Rotors, such as for gas turbine engines and the like, are typically subjected to high stresses and high temperatures. Their design, construction, and the materials from which they are made often dictate operating limits for the apparatus in which they are employed. Extensive efforts have been made over the years to develop new alloys, new fabrication techniques, and new component designs which permit operation of these rotors at higher operating temperatures and/or which lead to lighter weight, longer lived components with all their attendant advantages.
The most common rotor design used today in high temperature, high speed applications, such as in gas turbine engines for jet aircraft, comprises a disk with blades or airfoils mechanically attached to the disk rim. The alloy used for the disk is selected to meet the requirements of high tensile strength and good low cycle fatigue resistance. Such properties are found in, for example, fine equiaxed grain superalloy material. The airfoils, which are exposed to the higher temperature of the gas path and greater centrifugal loads, are stress rupture and creep limited; thus, they are made from materials having good stress rupture and creep characteristics which are typical of coarser grained materials. No alloy processed to a singular microstructure could give optimum properties demanded by the conditions in both the disk section and the airfoils in advanced turbine engines without placing an extreme tax on either the designer's skill or the component weight. One piece, integral centrifugal rotors, such as radial inflow turbine rotors, pose similar problems.
There are many techniques disclosed in the prior art for fabricating integrally bladed rotors using different materials for the blades and the hub or disk. (The phrase "different material", as used in this specification and the claims, refers to materials having different properties but which may or may not have the same element composition. Thus, alloys having the same element composition and which are processed differently so as to exhibit properties different from each other are considered "different materials"). Two such techniques are described in U.S. Pat. Nos. 4,096,615 and 4,270,256. In both of those patents hot isostatic pressing is used to diffusion bond blades of one material to a disk of another material. Both patents recognize the difficulty in maintaining precise dimensional controls between adjacent airfoil components. Both include relatively complex procedures for forming an integral ring of blades. A radially inwardly facing surface of the ring is machined to a precise diameter to form a bonding surface adapted to mate with the radially outwardly facing bonding surface of a rotor disk made from a different material than the blades. The ring is positioned over the disk; and oxygen and other contaminants are removed from the bonding surfaces by vacuum outgasing, followed by sealing external joint lines with braze material. Hot isostatic pressing is then used to diffusion bond the blades to the disk.
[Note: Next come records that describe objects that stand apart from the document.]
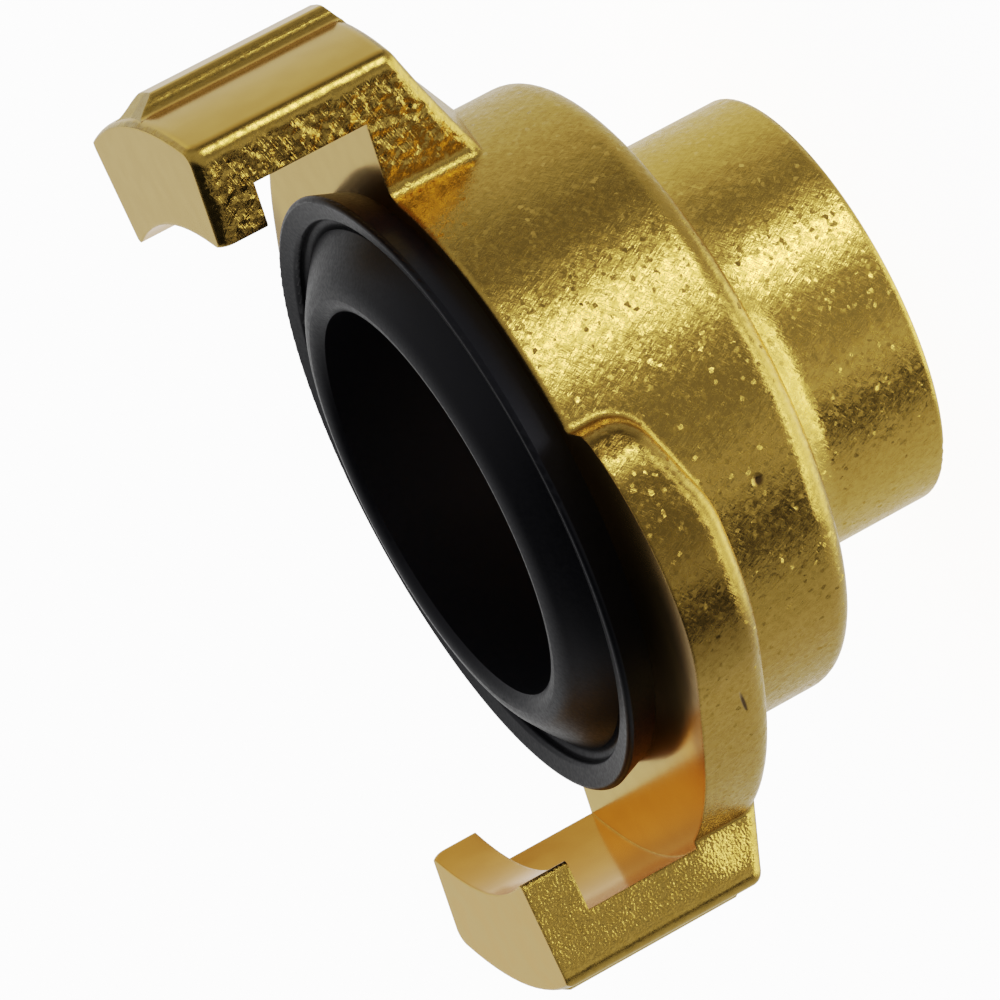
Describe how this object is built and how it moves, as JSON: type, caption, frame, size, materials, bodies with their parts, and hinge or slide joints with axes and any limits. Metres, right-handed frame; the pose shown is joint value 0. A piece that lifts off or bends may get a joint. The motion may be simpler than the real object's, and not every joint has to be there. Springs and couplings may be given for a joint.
{
  "type": "claw coupling",
  "caption": "Forged brass quick coupling half with hooked claws, locking wings and a threaded pipe socket; a moulded rubber sealing ring is snapped into its front face.",
  "frame": {"origin": "centre of the pipe socket's end face", "axes": "+Z along the coupling axis, from the pipe socket towards the claws; +X through the middle of one claw"},
  "size_m": [0.0532, 0.0452, 0.031],
  "materials": {
    "brass": "forged and tumbled, with machined faces",
    "seal_rubber": "moulded, satin"
  },
  "bodies": {
    "root": {"coupling_body": "brass", "seal_ring": "seal_rubber"}
  },
  "joints": []
}
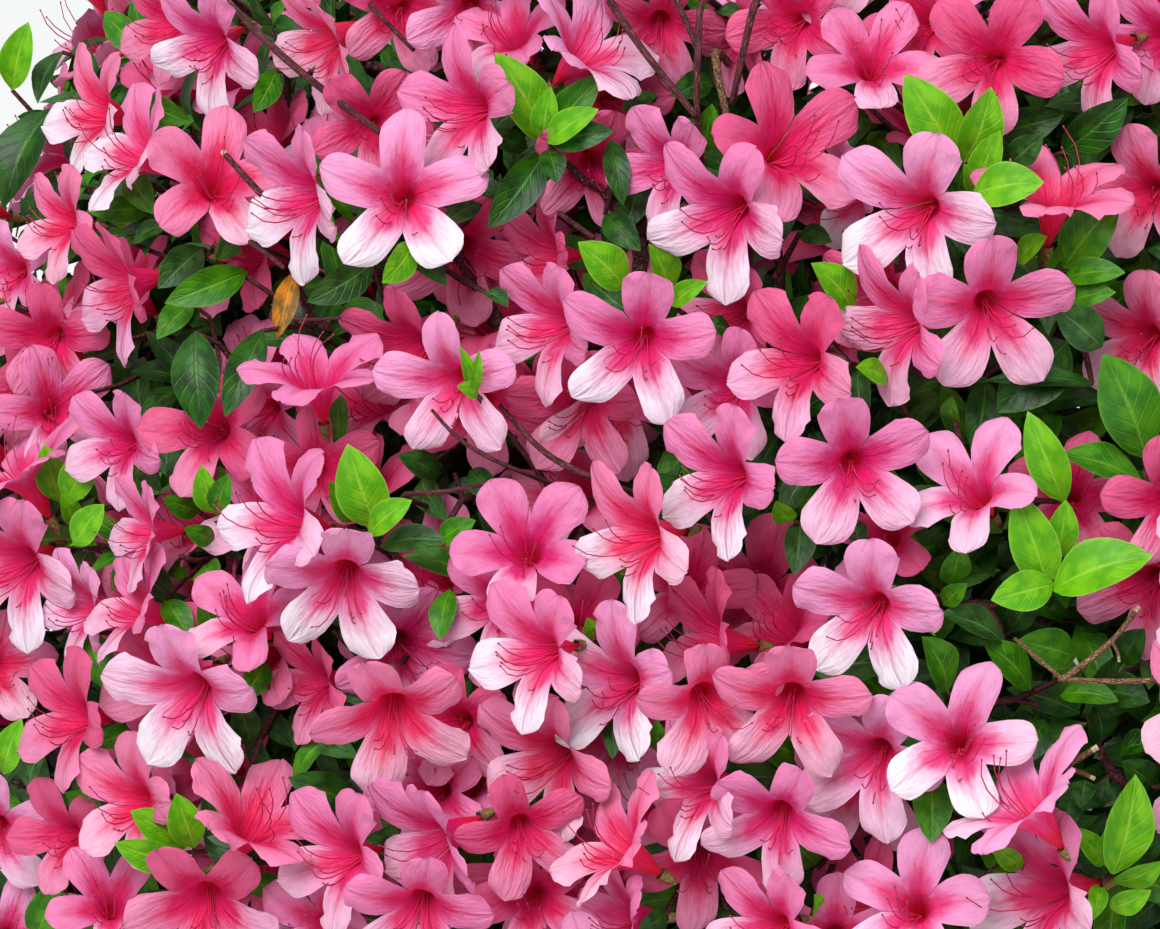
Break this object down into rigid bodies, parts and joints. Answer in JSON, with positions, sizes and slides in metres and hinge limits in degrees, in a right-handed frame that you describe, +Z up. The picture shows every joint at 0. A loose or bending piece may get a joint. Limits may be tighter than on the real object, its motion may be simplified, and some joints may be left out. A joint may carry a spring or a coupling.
{
  "type": "flowering azalea shrub",
  "caption": "Low rounded evergreen azalea shrub in full pink bloom, rooted in the ground, with a short flared trunk, bare inner stems and a dense shell of blossom and small leaves.",
  "frame": {"origin": "centre of the flat cut under the trunk, at ground level", "axes": "+Z up, -Y towards the front of the shrub, the side that the picture shows, +X to its right"},
  "size_m": [0.7483, 0.7327, 0.5943],
  "materials": {
    "bark": "grey-brown, finely cracked old bark, matt",
    "bough_bark": "brown younger bark with pale flecks, matt",
    "twig_bark": "maroon-brown twig skin, slightly smooth",
    "blossom": "pink petals, deep crimson throat and pale margins, soft sheen",
    "leaf": "small evergreen leaves, dark and slightly glossy, young ones bright yellow-green"
  },
  "bodies": {
    "root": {"trunk": "bark", "stem_1": "bark", "stem_2": "bark", "stem_3": "bark", "stem_4": "bark", "stem_5": "bark", "bough_skirt_1": "bough_bark", "bough_skirt_2": "bough_bark", "bough_skirt_3": "bough_bark", "bough_skirt_4": "bough_bark", "bough_skirt_5": "bough_bark", "bough_skirt_6": "bough_bark", "bough_skirt_7": "bough_bark", "bough_shoulder_1": "bough_bark", "bough_shoulder_2": "bough_bark", "bough_shoulder_3": "bough_bark", "bough_shoulder_4": "bough_bark", "bough_shoulder_5": "bough_bark", "bough_shoulder_6": "bough_bark", "bough_top_1": "bough_bark", "bough_top_2": "bough_bark", "bough_top_3": "bough_bark", "bough_top_4": "bough_bark", "foliage_skirt_1": "blossom", "foliage_skirt_2": "blossom", "foliage_skirt_3": "blossom", "foliage_skirt_4": "blossom", "foliage_skirt_5": "blossom", "foliage_skirt_6": "blossom", "foliage_skirt_7": "blossom", "foliage_shoulder_1": "blossom", "foliage_shoulder_2": "blossom", "foliage_shoulder_3": "blossom", "foliage_shoulder_4": "blossom", "foliage_shoulder_5": "blossom", "foliage_shoulder_6": "blossom", "foliage_top_1": "blossom", "foliage_top_2": "blossom", "foliage_top_3": "blossom", "foliage_top_4": "blossom"}
  },
  "joints": []
}
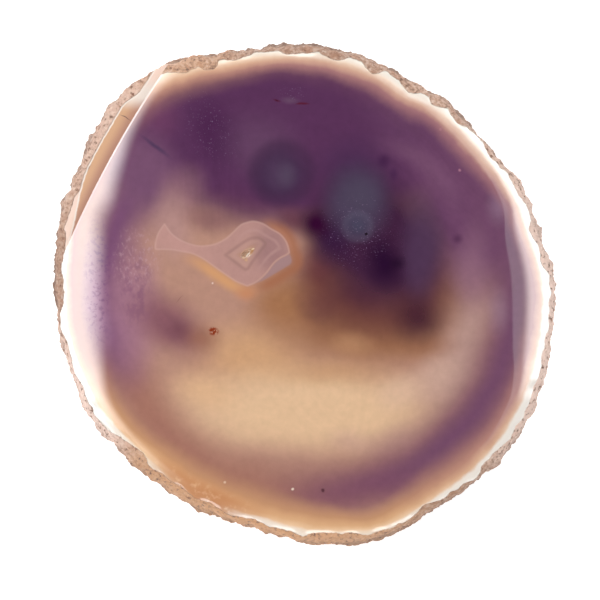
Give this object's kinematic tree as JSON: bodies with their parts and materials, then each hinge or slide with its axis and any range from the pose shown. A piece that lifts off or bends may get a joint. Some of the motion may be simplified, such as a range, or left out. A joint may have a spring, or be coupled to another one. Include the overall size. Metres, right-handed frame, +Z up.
{
  "type": "agate slice",
  "caption": "Polished slice of banded agate with rolled-off polished faces, a rough natural rind round the edge, a low saw step on one shoulder and a tiny quartz pit.",
  "frame": {"origin": "middle of the slice's bounding box in plan, on the surface that its flat underside lies on", "axes": "+Z up through the thickness, out of the polished top; +Y towards the top of the picture; +X towards its right"},
  "size_m": [0.09, 0.0902, 0.008],
  "materials": {
    "banded_agate": "polished faces, rough rind"
  },
  "bodies": {
    "root": {"agate_slice": "banded_agate"}
  },
  "joints": []
}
Aside from the complexities involved in positioning the blades about the disk prior to hot isostatic pressing, as evidenced by the procedures involved in the above discussed U.S. Pat. Nos. 4,096,615 and 4,270,256 patents, an even more basic problem exists. Prior art diffusion bonding methods do not consistently result in wholly satisfactory solid state diffusion bonds. The bond will sometimes be very good, but under apparently identical conditions sometimes turn out totally unacceptable. Repeatability is missing. The present invention overcomes this significant shortcoming and also provides a relatively simple method for positioning blade elements about the disk in preparation for diffusion bonding.
In addition to the patents discussed above, Lazar et al, U.S. Pat. No. 3,122,823, uses conventional forging techniques to forge an integrally bladed rotor. A more recent development is the Gatorizing.RTM. isothermal forging method useful with high temperature superalloys as described in commonly owned U.S. Pat. No. 3,519,503, the teachings of which may be used in conjunction with commonly owned U.S. Pat. Nos. 4,074,559 and 4,265,105 which describe apparatus which may be used to forge integrally bladed rotors from superalloys. Other patents relevant to the fabrication of dual material rotors are: U.S. Pat. Nos. 2,479,039; 2,703,922; 2,894,318; 3,047,936; 3,598,169; 3,905,723; 4,051,585; 4,063,939; 4,097,276; and 4,175,911 (radial turbine wheel).
The state of the art for integrally bladed superalloy rotors is more fully described in a paper titled "Fabrication and Heat Treatment of a Nickle-Base Superalloy Integrally Bladed Rotor for Small Gas Turbine Applications" by Hughes, Anderson and Athey published on June 22, 1980 in Modern Developments in Powder Metallurgy--Volume 14 Special Materials, Published by Metal Powder Industries Federation. That paper discusses the fabrication of an integrally bladed rotor by the aforementioned Gatorizing process using a single superalloy throughout. Desired differences in properties between the airfoil and hub portion of the rotor are obtained by directionally recrystallizing the airfoils from their tips to a desired distance into the rim of the hub. The hub retains its fine equiaxed grains. This step is followed by further heat treatment cycles.
Better techniques for forming integrally bladed rotors having blades made from a different material than the disk are still needed.